JAKARTA, Metasatu.com – Fantastis. Meski berbentuk filantropi, namun jangan dikira para pengurus lembaga Aksi Cepat Tanggap (ACT) adalah orang-orang yang bekerja sukarela. Bahkan gajinya jauh lebih tinggi dibanding rata-rata pekerja sektor formal.
Sebagai contoh, gaji presiden ACT pernah mencapai Rp 250 juta per bulan. Setara, bahkan melebihi gaji Chief Executive Officer (CEO) perusahaan start up di Indonesia.
Presiden ACT Ibnu Khajar membenarkan gaji petinggi ACT khususnya jabatan presiden mencapai Rp 250 juta per bulan. Gaji dengan bilangan fantastis itu, kata Ibnu, diterapkan pada awal tahun 2021 lalu.
“Jadi kalau pertanyaan apa sempat berlaku (gaji Rp 250 juta), kami sempat memberlakukan di Januari 2021 tapi tidak berlaku permanen,” kata Ibnu saat konferensi pers di Menara 164 TB Simatupang, Jakarta Selatan, Senin (4/7/2022).
Namun, kebijakan gaji fantastis itu tidak bertahan lama sebab donasi yang masuk ke lembaga ini menurun. ACTm menurut Ibnu, juga telah melakukan audit dan pergantian kepengurusan. Ibnu sendiri mengaku hanya digaji Rp 100 juta per bulan.
Dalam temuan yang dibeber Majalah Tempo berjudul ‘Kantong Bocor Dana Umat’, selain gaji fantastis, petinggi ACT juga menerima sejumlah fasilitas mewah termasuk mobil Alphard
Persoalannya, sumber dana lembaga filantropi berasal dari sumbangan masyarakat. Ada juga yang berasal dari uang Corporate Social Responsibility (CSR). Oleh karena Ibnu menyampaikan permohonan maaf kepada donatur dan masyarakat Indonesia.

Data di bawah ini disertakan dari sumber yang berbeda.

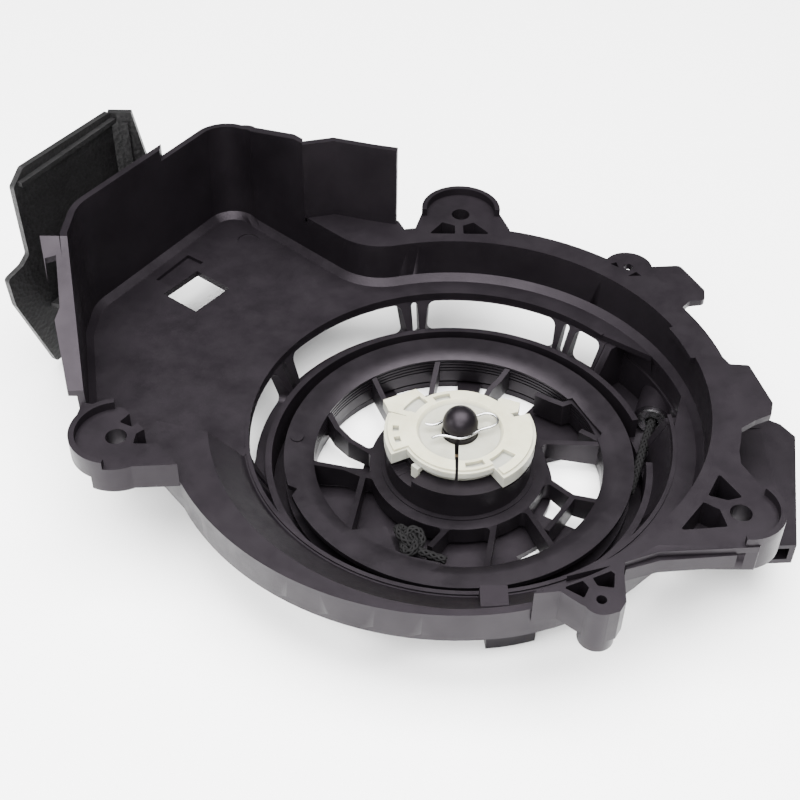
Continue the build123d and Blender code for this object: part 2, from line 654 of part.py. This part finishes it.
def friction_clip():
    """Hairpin of spring wire that grips the groove of the post and sticks out both ways."""
    plan = [(-12.0, 1.1), (-7.4, 1.4), (-4.6, 4.0), (0.8, 5.95), (5.6, 5.3), (9.0, 6.6), (12.2, 5.6),
            (13.3, 2.6), (11.4, 0.2), (7.2, -1.6), (4.7, -3.6), (0.0, -5.95), (-4.6, -4.9), (-9.9, -6.0)]
    path = Spline(*[(x, y, CLIP_LEVEL) for x, y in plan])
    section = Plane(origin=path @ 0, z_dir=path % 0) * Circle(WIRE_R)
    return sweep(section, path=path)


def drive_ratchet():
    """Cream ratchet: a split ring with a dished centre, two driving lobes and two lugs."""
    body = disc(RATCHET_R, 24.8, RATCHET_TOP - 0.9) + disc(RATCHET_R - 0.9, 27.0, RATCHET_TOP)
    body += Pos(0, 0, 22.3) * Cone(
        19.4, RATCHET_R, 2.6, align=(Align.CENTER, Align.CENTER, Align.MIN)
    )
    for start, end in ((-58, 20), (160, 206)):
        body += sector(10, LOBE_R, start, end, 22.3, 27.0)
        body += sector(10, LOBE_R - 1.2, start + 1.5, end - 1.5, 26.9, RATCHET_TOP)
    lug_left = [(-15.2, 21.0), (-27.0, 15.0), (-24.9, 9.4), (-16.0, 6.0), (-11.0, 16.0)]
    lug_right = [(15.2, 16.8), (22.0, 14.3), (21.0, 9.6), (16.0, 8.0), (12.0, 12.0)]
    body += plate(lug_left, 23.4, RATCHET_TOP - 0.5) + plate(lug_right, 23.4, RATCHET_TOP - 0.5)
    body -= Pos(0, 0, 26.5) * Cone(14.2, 15.4, 1.6, align=(Align.CENTER, Align.CENTER, Align.MIN))
    body -= disc(POST_R + RUN, 20, 30)
    for middle in (-45, 141):
        body -= sector(17.4, 22.4, middle - 12, middle + 12, 26.0, 30)
    body -= sector(15.9, 18.6, 100, 120, 26.2, 30)
    body -= sector(16.4, 18.8, -86, -64, 26.2, 30)
    for start in (176, 190):
        body -= sector(21.4, 23.6, start, start + 7, 26.0, 30)
    for ramp in range(3):
        foot_angle = ramp * 120 - 20
        body += sector(18.2, 22.3, foot_angle, foot_angle + 8, 22.3, 24.6)
        body += sector(20.9, 22.3, foot_angle, foot_angle + 8, 19.4, 22.4)
    return body - plate([(-2.0, -5.5), (-0.5, -5.5), (-1.6, -28.0), (-2.4, -28.0)], 19, 30)


NODES = {
    "housing_floor": floor_shell,
    "scroll_wall": scroll_wall,
    "low_wall": low_wall,
    "duct_wall": duct_wall,
    "side_guard": side_guard,
    "top_mount": top_mount,
    "right_mount": right_mount,
    "left_mount": left_mount,
    "bottom_mount": bottom_mount,
    "spring_cup": spring_cup,
    "cup_arms": cup_arms,
    "rope_outlet": rope_outlet,
    "rope_eyelet": rope_eyelet,
    "handle_pod": handle_pod,
    "centre_post": centre_post,
    "thrust_washer": thrust_washer,
    "spring_plate": spring_plate,
    "recoil_spring": recoil_spring,
    "hub_bush": hub_bush,
    "reel": reel,
    "drive_collar": drive_collar,
    "starter_rope": starter_rope,
    "rope_knot": rope_knot,
    "rope_tail": rope_tail,
    "stopper_knot": stopper_knot,
    "friction_clip": friction_clip,
    "drive_ratchet": drive_ratchet,
}

for node_name, build_node in NODES.items():
    save(build_node(), node_name)
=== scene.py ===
import math
import bpy
import bmesh
from mathutils import Vector, Matrix


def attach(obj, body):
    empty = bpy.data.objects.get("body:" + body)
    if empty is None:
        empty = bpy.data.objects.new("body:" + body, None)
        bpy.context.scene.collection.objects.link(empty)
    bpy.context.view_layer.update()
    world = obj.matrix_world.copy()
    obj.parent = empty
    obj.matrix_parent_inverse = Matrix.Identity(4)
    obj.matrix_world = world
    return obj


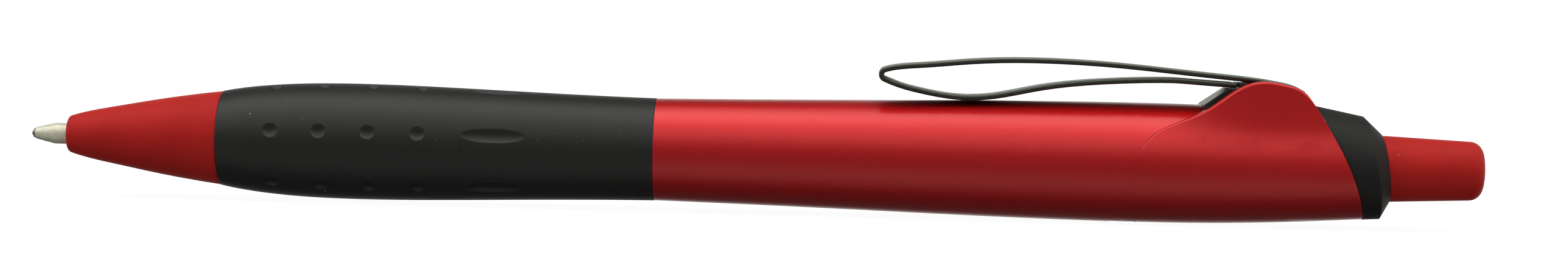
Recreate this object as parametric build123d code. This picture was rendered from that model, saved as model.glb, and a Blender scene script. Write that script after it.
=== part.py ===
from build123d import *
import math
import os

# Retractable ballpoint pen, drawn with its writing point out. Millimetres.
# The origin is the front of the writing ball, +X runs along the pen's axis to
# the push button, and +Z points to the clip.

# ------------------------------------------------------------ fits and travel
SEAT_GAP = 0.02             # between parts that are pressed or screwed together
RUN_GAP = 0.10              # radial, between parts that slide or turn
PRESS_TRAVEL = 1.5          # the button goes this far in past its latched place
RETRACT_TRAVEL = 5.0        # and comes this far out when the point is retracted
CUTTER_REACH = 12.0         # cutting shapes reach this far out, well past the pen's outside

# --------------------------------------------------------- places along the axis
NOSE_FRONT = 3.65
SPRING_SEAT = 10.0          # shoulder inside the nose that the spring stands on
NOSE_SOCKET = 14.0          # front of the screwed joint inside the nose
GRIP_FRONT = 18.9
BORE_STEP = 35.0            # the lower barrel's bore widens here
GRIP_REAR = 61.5
SOCKET_END = 70.0           # the lower barrel ends here, inside the barrel
SLEEVE_FRONT = 100.0        # cam sleeve, from its shoulder in the barrel
LAND_FRONT = 112.1          # stop faces of the cam sleeve's lands
SLEEVE_FLANGE = 121.0
SLEEVE_REAR = 122.0
BLOCK_FRONT = 115.1         # clip block, in its pocket between the cheeks
BLOCK_REAR = 126.15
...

“Kami sampaikan permohonan maaf atas pemberitaan ini,” ucap Ibnu.
Ibnu menjelaskan, jauh sebelum ramai diberitakan, ACT sudah melakukan perbaikan manajemen yaitu sejak Januari 2022 Ia juga menyebutkan, ACT sudah melakukan restrukturisasi dan mengganti Ketua Pembina ACT agar bisa dilakukan perombakan.
“Sejak 11 Januari 2022 tercipta kesadaran kolektif untuk memperbaiki kondisi lembaga. Dengan masukan dari seluruh cabang, kami melakukan evaluasi secara mendasar,” ujar Ibnu.
Untuk diketahui, filantropi adalah kegiatan kemanusiaan yang didasari kepedulian dan rasa sosial yang tinggi. Masyarakat menyumbang dan lembaga filantropi yang melakukan penggalangan sekaligus penyalurannya.
Menurut Direktur Eksekutif Filantropi Indonesia Hamid Abidin, dalam perkembangannya, filantropi kemudian dimaknai sebagai upaya untuk berbagi menyalurkan sumber daya dan berderma secara terorganisir untuk kepentingan strategis jangka panjang dan berkelanjutan.
Tidak mengherankan jika kegiatan filantropi di Indonesia berkembang ke sisi pemberdayagunaan. Sebagai contoh, filantropi keagamaan semula hanya fokus pada pembangunan tempat ibadah, bencana atau santunan yatim piatu.
Saat ini kegiatan filantropi berbasis keagamaan juga merambah ranah lain seperti pemberdayaan ekonomi, buruh, perempuan, antikorupsi, dan lain-lain.